■ Exercise brief ■
Using the listing below, set down each line from the line containing "color(DRINK)" through the line containing "bpy.data.objects.remove(obj)", both ends included, exactly and with nothing added.

_____

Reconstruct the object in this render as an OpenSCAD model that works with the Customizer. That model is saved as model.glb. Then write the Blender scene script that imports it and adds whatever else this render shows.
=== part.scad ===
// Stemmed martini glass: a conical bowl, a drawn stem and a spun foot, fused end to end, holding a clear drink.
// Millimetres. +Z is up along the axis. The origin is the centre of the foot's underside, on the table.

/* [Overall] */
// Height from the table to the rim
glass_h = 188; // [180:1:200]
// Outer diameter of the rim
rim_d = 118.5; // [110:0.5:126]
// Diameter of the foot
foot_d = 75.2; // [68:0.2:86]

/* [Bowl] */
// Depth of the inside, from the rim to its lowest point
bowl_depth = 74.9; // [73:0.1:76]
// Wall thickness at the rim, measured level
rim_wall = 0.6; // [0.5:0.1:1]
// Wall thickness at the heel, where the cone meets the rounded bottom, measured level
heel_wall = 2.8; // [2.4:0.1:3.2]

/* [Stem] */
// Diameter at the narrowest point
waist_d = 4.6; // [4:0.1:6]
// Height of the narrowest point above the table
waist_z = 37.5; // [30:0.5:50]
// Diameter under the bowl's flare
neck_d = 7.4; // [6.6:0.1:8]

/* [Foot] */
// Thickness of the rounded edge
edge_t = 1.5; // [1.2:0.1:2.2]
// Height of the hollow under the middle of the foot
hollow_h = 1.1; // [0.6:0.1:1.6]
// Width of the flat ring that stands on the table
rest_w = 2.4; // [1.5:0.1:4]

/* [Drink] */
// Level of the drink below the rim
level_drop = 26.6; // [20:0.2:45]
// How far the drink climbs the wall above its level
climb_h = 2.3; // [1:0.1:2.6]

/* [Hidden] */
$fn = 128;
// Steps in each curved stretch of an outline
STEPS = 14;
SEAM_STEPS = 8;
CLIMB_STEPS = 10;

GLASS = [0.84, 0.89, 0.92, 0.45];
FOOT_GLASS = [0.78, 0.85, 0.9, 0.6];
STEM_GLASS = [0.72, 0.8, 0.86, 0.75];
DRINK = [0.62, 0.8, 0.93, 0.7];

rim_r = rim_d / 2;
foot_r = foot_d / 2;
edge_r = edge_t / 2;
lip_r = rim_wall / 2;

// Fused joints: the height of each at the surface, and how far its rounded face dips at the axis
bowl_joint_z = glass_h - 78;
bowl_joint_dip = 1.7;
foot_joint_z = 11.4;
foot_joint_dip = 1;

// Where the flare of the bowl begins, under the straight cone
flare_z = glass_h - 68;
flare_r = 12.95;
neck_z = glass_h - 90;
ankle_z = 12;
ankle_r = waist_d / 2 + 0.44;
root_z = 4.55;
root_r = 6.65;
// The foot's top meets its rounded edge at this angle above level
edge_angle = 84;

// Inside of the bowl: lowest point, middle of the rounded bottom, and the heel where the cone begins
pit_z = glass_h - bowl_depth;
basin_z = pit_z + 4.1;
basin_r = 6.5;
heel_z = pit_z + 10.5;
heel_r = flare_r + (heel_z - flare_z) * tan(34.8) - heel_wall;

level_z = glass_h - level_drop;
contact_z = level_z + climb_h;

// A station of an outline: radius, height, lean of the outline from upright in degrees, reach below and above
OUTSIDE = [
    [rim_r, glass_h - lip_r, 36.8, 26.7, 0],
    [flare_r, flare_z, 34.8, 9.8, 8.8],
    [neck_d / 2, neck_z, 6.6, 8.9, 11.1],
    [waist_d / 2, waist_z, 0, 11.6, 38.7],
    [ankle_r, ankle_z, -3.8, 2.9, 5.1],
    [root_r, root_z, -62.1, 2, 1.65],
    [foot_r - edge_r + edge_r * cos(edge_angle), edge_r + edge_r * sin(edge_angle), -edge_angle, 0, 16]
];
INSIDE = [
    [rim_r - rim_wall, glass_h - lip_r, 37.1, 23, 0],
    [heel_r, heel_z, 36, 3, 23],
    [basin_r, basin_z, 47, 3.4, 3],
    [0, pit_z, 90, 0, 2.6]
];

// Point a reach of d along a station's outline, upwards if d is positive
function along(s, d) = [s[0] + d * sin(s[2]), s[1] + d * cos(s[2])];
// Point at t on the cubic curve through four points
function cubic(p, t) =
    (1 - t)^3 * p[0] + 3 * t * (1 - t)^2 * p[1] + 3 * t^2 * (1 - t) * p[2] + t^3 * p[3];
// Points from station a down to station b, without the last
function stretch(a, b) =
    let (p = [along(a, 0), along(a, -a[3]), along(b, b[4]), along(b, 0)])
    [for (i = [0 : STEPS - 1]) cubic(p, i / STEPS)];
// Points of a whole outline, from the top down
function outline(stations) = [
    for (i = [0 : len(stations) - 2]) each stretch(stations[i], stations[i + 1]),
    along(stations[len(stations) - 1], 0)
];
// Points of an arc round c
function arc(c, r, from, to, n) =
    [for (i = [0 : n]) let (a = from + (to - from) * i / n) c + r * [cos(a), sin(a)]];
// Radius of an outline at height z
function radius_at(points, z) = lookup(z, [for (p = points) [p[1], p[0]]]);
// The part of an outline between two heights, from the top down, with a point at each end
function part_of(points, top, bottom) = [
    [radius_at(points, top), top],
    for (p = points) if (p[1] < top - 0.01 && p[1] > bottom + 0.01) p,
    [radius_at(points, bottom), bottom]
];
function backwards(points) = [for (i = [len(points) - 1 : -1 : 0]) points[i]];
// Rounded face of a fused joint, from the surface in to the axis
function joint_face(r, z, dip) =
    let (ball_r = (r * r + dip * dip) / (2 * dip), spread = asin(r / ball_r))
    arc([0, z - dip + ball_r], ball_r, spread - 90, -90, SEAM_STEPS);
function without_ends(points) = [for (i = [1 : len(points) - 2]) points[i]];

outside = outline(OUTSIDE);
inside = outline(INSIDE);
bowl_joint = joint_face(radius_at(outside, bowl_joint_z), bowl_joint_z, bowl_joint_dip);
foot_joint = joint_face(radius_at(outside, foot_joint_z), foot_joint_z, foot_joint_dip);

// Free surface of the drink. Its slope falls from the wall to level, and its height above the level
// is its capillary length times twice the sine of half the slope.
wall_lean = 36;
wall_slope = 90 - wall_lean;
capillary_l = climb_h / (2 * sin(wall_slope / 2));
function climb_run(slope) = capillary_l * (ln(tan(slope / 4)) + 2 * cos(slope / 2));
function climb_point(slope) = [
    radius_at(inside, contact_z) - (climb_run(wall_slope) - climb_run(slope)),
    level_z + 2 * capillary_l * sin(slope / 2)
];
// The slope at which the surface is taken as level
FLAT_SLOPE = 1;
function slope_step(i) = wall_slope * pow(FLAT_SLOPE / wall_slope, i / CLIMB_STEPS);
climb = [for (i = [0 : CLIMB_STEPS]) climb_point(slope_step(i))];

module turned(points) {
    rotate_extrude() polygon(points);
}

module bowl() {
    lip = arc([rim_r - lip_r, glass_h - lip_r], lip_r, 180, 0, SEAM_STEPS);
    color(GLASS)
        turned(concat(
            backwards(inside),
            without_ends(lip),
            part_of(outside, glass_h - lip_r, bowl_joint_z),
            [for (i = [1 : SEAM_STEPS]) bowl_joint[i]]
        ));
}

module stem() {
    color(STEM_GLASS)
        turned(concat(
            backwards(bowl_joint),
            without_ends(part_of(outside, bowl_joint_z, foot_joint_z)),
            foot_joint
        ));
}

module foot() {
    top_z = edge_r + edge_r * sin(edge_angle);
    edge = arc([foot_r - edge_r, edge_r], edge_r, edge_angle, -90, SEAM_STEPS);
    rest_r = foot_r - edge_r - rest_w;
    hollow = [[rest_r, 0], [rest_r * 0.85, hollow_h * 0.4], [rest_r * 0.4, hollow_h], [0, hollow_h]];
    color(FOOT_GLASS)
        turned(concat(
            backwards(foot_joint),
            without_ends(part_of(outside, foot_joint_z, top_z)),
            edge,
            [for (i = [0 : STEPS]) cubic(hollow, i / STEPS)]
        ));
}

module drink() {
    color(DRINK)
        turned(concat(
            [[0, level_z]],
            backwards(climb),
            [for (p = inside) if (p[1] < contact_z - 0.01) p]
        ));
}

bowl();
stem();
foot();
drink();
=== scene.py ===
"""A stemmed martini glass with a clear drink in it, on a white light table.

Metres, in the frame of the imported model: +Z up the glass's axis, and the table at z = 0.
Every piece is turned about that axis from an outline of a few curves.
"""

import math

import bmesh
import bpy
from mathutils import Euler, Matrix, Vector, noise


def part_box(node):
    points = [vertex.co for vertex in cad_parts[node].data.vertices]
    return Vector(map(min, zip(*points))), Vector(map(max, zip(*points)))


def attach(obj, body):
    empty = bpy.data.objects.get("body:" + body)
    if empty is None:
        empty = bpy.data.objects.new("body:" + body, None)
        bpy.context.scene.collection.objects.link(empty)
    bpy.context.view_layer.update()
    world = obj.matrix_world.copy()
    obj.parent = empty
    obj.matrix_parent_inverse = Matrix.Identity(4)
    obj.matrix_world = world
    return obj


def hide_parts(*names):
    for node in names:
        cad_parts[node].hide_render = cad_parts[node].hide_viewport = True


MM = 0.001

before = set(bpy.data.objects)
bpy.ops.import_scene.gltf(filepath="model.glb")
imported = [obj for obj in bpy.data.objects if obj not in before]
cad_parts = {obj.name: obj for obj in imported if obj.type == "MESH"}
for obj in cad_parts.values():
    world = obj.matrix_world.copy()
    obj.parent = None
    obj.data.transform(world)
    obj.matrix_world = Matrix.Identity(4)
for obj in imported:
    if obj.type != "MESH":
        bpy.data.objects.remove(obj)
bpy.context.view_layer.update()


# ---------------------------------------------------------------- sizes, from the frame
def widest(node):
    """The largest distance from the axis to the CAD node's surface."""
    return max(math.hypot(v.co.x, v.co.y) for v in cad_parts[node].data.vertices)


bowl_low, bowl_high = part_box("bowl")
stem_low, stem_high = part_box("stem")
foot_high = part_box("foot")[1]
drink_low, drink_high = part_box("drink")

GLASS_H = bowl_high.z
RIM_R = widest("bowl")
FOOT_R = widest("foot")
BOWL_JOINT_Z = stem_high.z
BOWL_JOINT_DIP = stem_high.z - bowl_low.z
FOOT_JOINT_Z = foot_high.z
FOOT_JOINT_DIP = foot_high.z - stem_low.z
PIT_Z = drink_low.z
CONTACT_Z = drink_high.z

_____

■ Problem solution ■
    color(DRINK)
        turned(concat(
            [[0, level_z]],
            backwards(climb),
            [for (p = inside) if (p[1] < contact_z - 0.01) p]
        ));
}

bowl();
stem();
foot();
drink();
=== scene.py ===
"""A stemmed martini glass with a clear drink in it, on a white light table.

Metres, in the frame of the imported model: +Z up the glass's axis, and the table at z = 0.
Every piece is turned about that axis from an outline of a few curves.
"""

import math

import bmesh
import bpy
from mathutils import Euler, Matrix, Vector, noise


def part_box(node):
    points = [vertex.co for vertex in cad_parts[node].data.vertices]
    return Vector(map(min, zip(*points))), Vector(map(max, zip(*points)))


def attach(obj, body):
    empty = bpy.data.objects.get("body:" + body)
    if empty is None:
        empty = bpy.data.objects.new("body:" + body, None)
        bpy.context.scene.collection.objects.link(empty)
    bpy.context.view_layer.update()
    world = obj.matrix_world.copy()
    obj.parent = empty
    obj.matrix_parent_inverse = Matrix.Identity(4)
    obj.matrix_world = world
    return obj


def hide_parts(*names):
    for node in names:
        cad_parts[node].hide_render = cad_parts[node].hide_viewport = True


MM = 0.001

before = set(bpy.data.objects)
bpy.ops.import_scene.gltf(filepath="model.glb")
imported = [obj for obj in bpy.data.objects if obj not in before]
cad_parts = {obj.name: obj for obj in imported if obj.type == "MESH"}
for obj in cad_parts.values():
    world = obj.matrix_world.copy()
    obj.parent = None
    obj.data.transform(world)
    obj.matrix_world = Matrix.Identity(4)
for obj in imported:
    if obj.type != "MESH":
        bpy.data.objects.remove(obj)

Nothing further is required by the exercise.